What the task asks:
Write out all of the data exactly as it appears.
** START OF Information provided **
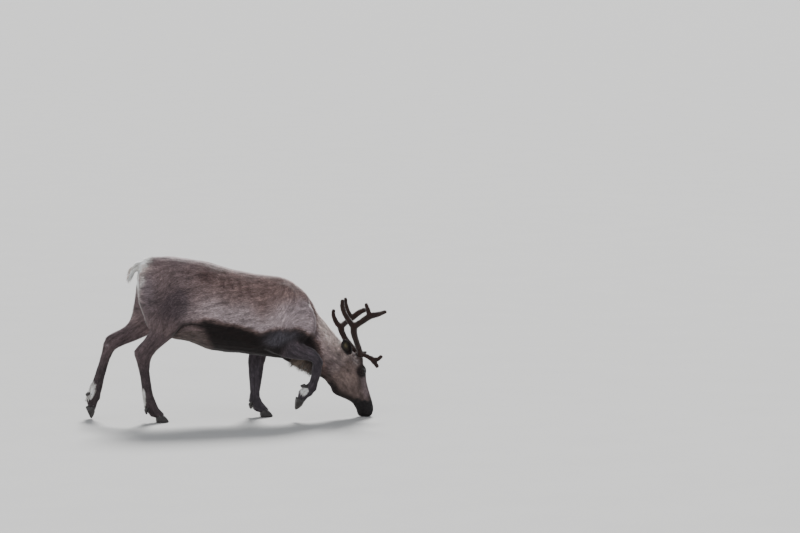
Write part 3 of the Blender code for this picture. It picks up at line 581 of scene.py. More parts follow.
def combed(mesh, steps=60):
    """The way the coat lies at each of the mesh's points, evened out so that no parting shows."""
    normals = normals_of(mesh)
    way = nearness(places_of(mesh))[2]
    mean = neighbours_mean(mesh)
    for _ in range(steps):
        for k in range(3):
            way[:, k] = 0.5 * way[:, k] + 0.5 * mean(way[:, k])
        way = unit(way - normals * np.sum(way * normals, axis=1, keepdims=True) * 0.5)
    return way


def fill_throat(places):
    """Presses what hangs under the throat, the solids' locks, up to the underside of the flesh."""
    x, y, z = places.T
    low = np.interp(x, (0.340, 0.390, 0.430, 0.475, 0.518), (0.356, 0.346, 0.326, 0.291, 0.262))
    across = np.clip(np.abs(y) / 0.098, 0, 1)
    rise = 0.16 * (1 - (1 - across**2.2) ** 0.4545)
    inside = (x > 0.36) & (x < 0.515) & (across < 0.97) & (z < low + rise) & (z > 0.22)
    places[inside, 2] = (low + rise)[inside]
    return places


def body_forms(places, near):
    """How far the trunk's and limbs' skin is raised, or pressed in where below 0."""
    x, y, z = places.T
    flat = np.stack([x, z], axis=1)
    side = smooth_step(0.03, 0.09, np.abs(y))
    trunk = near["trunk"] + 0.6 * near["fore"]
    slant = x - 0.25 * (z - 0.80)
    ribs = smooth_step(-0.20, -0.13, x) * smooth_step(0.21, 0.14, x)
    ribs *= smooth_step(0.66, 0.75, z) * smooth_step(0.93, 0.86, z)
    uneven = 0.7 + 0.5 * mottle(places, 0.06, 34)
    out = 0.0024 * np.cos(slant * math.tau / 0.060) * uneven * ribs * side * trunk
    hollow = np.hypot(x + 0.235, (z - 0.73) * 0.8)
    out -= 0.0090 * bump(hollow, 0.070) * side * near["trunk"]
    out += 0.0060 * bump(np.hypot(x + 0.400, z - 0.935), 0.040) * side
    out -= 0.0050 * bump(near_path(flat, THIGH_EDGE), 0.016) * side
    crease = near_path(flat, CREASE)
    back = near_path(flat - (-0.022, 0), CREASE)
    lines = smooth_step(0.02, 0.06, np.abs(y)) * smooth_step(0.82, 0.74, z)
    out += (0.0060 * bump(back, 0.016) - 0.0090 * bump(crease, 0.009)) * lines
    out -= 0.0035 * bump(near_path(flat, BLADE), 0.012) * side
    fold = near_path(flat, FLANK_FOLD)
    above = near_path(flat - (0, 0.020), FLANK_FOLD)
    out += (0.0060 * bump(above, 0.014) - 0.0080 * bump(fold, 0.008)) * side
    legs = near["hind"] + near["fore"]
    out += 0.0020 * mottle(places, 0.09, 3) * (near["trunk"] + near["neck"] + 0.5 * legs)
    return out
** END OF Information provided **
The response:
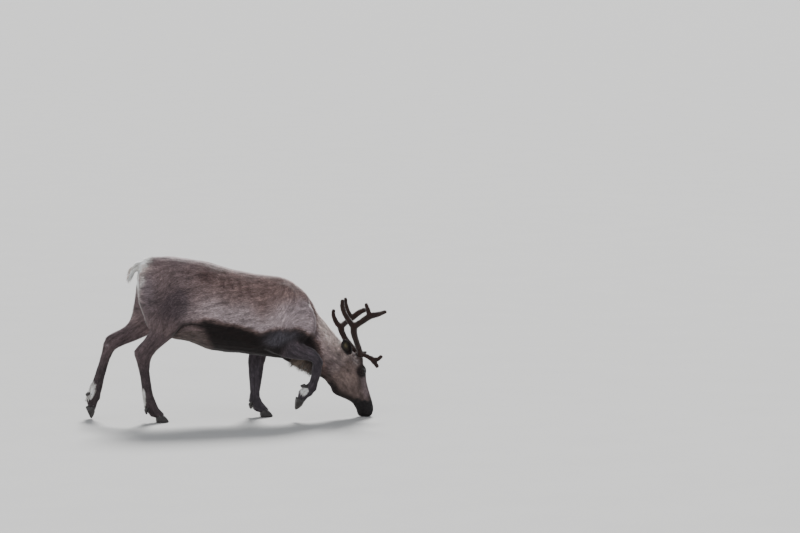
Write part 3 of the Blender code for this picture. It picks up at line 581 of scene.py. More parts follow.
def combed(mesh, steps=60):
    """The way the coat lies at each of the mesh's points, evened out so that no parting shows."""
    normals = normals_of(mesh)
    way = nearness(places_of(mesh))[2]
    mean = neighbours_mean(mesh)
    for _ in range(steps):
        for k in range(3):
            way[:, k] = 0.5 * way[:, k] + 0.5 * mean(way[:, k])
        way = unit(way - normals * np.sum(way * normals, axis=1, keepdims=True) * 0.5)
    return way


def fill_throat(places):
    """Presses what hangs under the throat, the solids' locks, up to the underside of the flesh."""
    x, y, z = places.T
    low = np.interp(x, (0.340, 0.390, 0.430, 0.475, 0.518), (0.356, 0.346, 0.326, 0.291, 0.262))
    across = np.clip(np.abs(y) / 0.098, 0, 1)
    rise = 0.16 * (1 - (1 - across**2.2) ** 0.4545)
    inside = (x > 0.36) & (x < 0.515) & (across < 0.97) & (z < low + rise) & (z > 0.22)
    places[inside, 2] = (low + rise)[inside]
    return places


def body_forms(places, near):
    """How far the trunk's and limbs' skin is raised, or pressed in where below 0."""
    x, y, z = places.T
    flat = np.stack([x, z], axis=1)
    side = smooth_step(0.03, 0.09, np.abs(y))
    trunk = near["trunk"] + 0.6 * near["fore"]
    slant = x - 0.25 * (z - 0.80)
    ribs = smooth_step(-0.20, -0.13, x) * smooth_step(0.21, 0.14, x)
    ribs *= smooth_step(0.66, 0.75, z) * smooth_step(0.93, 0.86, z)
    uneven = 0.7 + 0.5 * mottle(places, 0.06, 34)
    out = 0.0024 * np.cos(slant * math.tau / 0.060) * uneven * ribs * side * trunk
    hollow = np.hypot(x + 0.235, (z - 0.73) * 0.8)
    out -= 0.0090 * bump(hollow, 0.070) * side * near["trunk"]
    out += 0.0060 * bump(np.hypot(x + 0.400, z - 0.935), 0.040) * side
    out -= 0.0050 * bump(near_path(flat, THIGH_EDGE), 0.016) * side
    crease = near_path(flat, CREASE)
    back = near_path(flat - (-0.022, 0), CREASE)
    lines = smooth_step(0.02, 0.06, np.abs(y)) * smooth_step(0.82, 0.74, z)
    out += (0.0060 * bump(back, 0.016) - 0.0090 * bump(crease, 0.009)) * lines
    out -= 0.0035 * bump(near_path(flat, BLADE), 0.012) * side
    fold = near_path(flat, FLANK_FOLD)
    above = near_path(flat - (0, 0.020), FLANK_FOLD)
    out += (0.0060 * bump(above, 0.014) - 0.0080 * bump(fold, 0.008)) * side
    legs = near["hind"] + near["fore"]
    out += 0.0020 * mottle(places, 0.09, 3) * (near["trunk"] + near["neck"] + 0.5 * legs)
    return out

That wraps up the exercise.